As a consequence of answer to Question (a), it is held the learned Tribunal has erred in upholding the tax demand against the appellant.

Question (c)

In view of answers to Questions (a) and (b) holding that the demand for tax against the appellant was not justified, we do not find it necessary to go into the said question.

45. Appeal is, accordingly, allowed in terms of prayer clause (b). However, in the facts and circumstances, no order as to costs.”

11. The territorial application of the service tax and the commencement of its application from 01.07.1994 and the change brought forth in the application w.e.f. 07.07.2009 has been discussed in the case of Reliance Industries Vs Commissioner of Service Tax, LTU Mumbai – 2013-TIOL-1900 CESTAT-MUM. The relevant para of the said decision is reproduced as under :

“3. The contention of the appellants is that during the relevant period, the pre-construction and for construction services in respect of which refund has been claimed were provided and consumed in such areas of CS & EEZ to which the provisions of the Finance Act 1994 had either not been extended, or if extended, were exempted under the IOS Rules 2006. The Lower Authorities have failed to take note of the fact that till 01.07.2012, the Service Tax Legislation did not apply to the entire CS and EEZ of India, but to only some parts thereof and that it was only with effect from 01.07.2012 that the coverage became wide enough to cover the pre-construction and for construction services rendered anywhere in the CS and EEZ of India. It was submitted that the lower authorities have failed to appreciate that the amendments brought about with effect from 27.02.2010 (by issue of Notification No.14/2010-ST dated 27.02.2010 and Notification No.16/2010-ST dated 27.02.2010) had to be construed contextually in the light of the following legislative history concerning the territorial coverage of the Act.

i) With effect from 01.07.1994 (but till 01.03.2002), the provisions of Chapter V of the Finance Act, 1994 did not apply to any area in the CS and EEZ of India. During this period the provisions of the Act applied to the “whole of India except the State of Jammu & Kashmir”. In the absence of a statutory definition of “India”, the meaning of “India” in terms of Section 3(28) of the General Clauses Act was required to be applied which defined “India” as “all territories for the time being comprised in the territory of India”. The “territory of India” according to Article 1 of the Constitution of India is the sum total of the territories of the States; the union territories; and such other territories as may be acquired. Interpreting Article 1 of the Constitution of India, the Bombay High Court in the case of Commissioner of Customs Vs. Nobel Asset Co. reported in 2008 (230) ELT 22 has held that the CS and EEZ of India is not a part of the “territory of India.” The CBEC has also recognized this position and stated so in Circular No.36/4/2001-ST dated 08.10.2001 as extracted in Para 3(c) above

ii) With effect from 01.03.2002, (but till 07.07.2009) the provisions of the Act, were extended beyond the territorial waters of India but only to the designated areas in the CS & EEZ of India. These designated areas to which the Act was extended were the platforms and structures specified in Notification No.S.O.429(E) dated 18.07.1986 and Notification No.S.O.643 (E) dated 19.9.1996 issued by the Ministry of External Affairs.

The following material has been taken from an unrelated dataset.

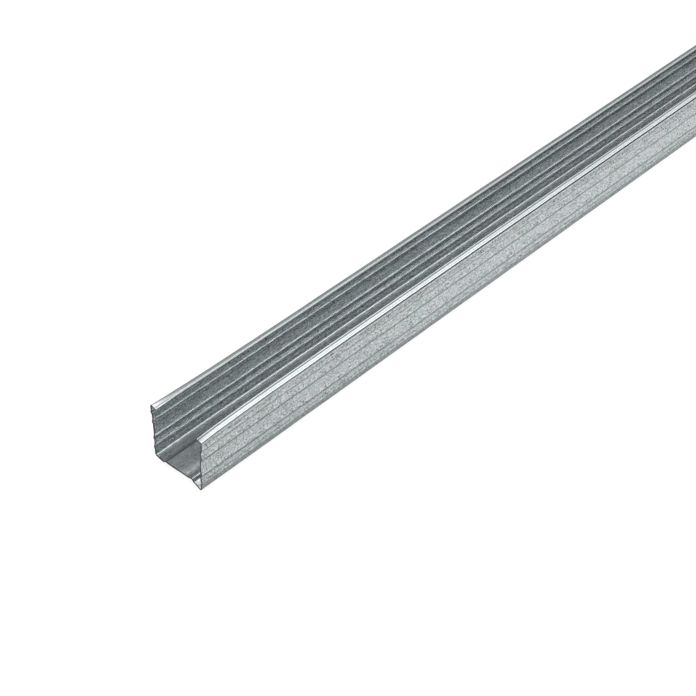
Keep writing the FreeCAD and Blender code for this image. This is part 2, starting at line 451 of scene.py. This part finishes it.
class Nodes:
    """Adds and joins the nodes of one tree. An input is a value or another node's output."""

    def __init__(self, tree):
        self.tree = tree

    def join(self, source, target):
        self.tree.links.new(source, target)

    def add(self, kind, inputs=None, **settings):
        node = self.tree.nodes.new(kind)
        for name, value in settings.items():
            setattr(node, name, value)
        for name, value in (inputs or {}).items():
            if isinstance(value, bpy.types.NodeSocket):
                self.join(value, node.inputs[name])
            else:
                node.inputs[name].default_value = value
        return node

    def group(self, group, inputs=None):
        return self.add("ShaderNodeGroup", inputs, node_tree=group).outputs

    def place(self):
        return self.add("ShaderNodeTexCoord").outputs["Object"]

    def split(self, vector):
        return self.add("ShaderNodeSeparateXYZ", {"Vector": vector}).outputs

    def math(self, operation, *values):
        node = self.add("ShaderNodeMath", dict(enumerate(values)), operation=operation)
        return node.outputs[0]

    def scale(self, colour, factor):
        node = self.add("ShaderNodeVectorMath", {0: colour, "Scale": factor}, operation="SCALE")
        return node.outputs["Vector"]

    def stretch(self, place, scale):
        return self.add("ShaderNodeMapping", {"Vector": place, "Scale": scale}).outputs["Vector"]

    def noise(self, place, scale, **inputs):
        node = self.add("ShaderNodeTexNoise", {"Vector": place, "Scale": scale, **inputs})
        return node.outputs["Fac"]

    def level(self, value, low, high, start=0.0, end=1.0, shape="LINEAR"):
        """A level that goes from start to end while the value goes from low to high."""
        node = self.add(
            "ShaderNodeMapRange",
            {"Value": value, "From Min": low, "From Max": high, "To Min": start, "To Max": end},
            interpolation_type=shape,
        )
        return node.outputs["Result"]

    def bump(self, height, strength, depth, **inputs):
        node = self.add(
            "ShaderNodeBump", {"Height": height, "Strength": strength, "Distance": depth, **inputs}
        )
        return node.outputs["Normal"]

    def from_line(self, value, middle):
        """How far a value is from a line's middle."""
        return self.math("ABSOLUTE", self.math("SUBTRACT", value, middle))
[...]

iii) With effect from 07.07.2009 (but till 27.02.2010) the provisions of the Act, were extended further by issue of Notification No.21/2009 dated 07.07.2009 to “installations, structures and vessels in the CS & EEZ of India”.

iv) With effect from 27.2.2010, (but till 01.07.2012), the Act was further extended by issue of Notification No. 14/2010-ST to the areas specified in column (2) to the table to the said Notification, albeit for the purpose specified in column (3) of the said table.

(v) With effect from 01.07.2012, the Service Tax legislation was further extended to the whole of CS & EEZ of India by inserting a statutory definition of “India” in Chapter V of the Finance Act, 1994. The said definition of India reads thus :

“India” means;

(a) The territory of the Union as referred to in clauses (2) and (3) of article 1 of the Constitution;

(b) its territorial waters, continental shelf, exclusive economic zone or any other maritime zone as defined in the Territorial Waters, Continental Shelf, Exclusive Economic Zone and other Maritime Zones Act, 1976 (80 of 1976);

(c) the seabed and the subsoil underlying the territorial waters;

(d) the air space above its territory and territorial waters; and

(e) the installations, structures and vessels located in the continental shelf of India and the exclusive economic zone of India, for the purposes of prospecting or extraction or production of mineral oil and natural gas and supply thereof;”

12. Undisputedly, the repair, and maintenance work has been carried out in the non-designated area. From the discussions made above, the demand cannot sustain and requires to be set aside which we hereby do. The impugned order is set aside. The appeal is allowed with consequential relief, if any, as per law.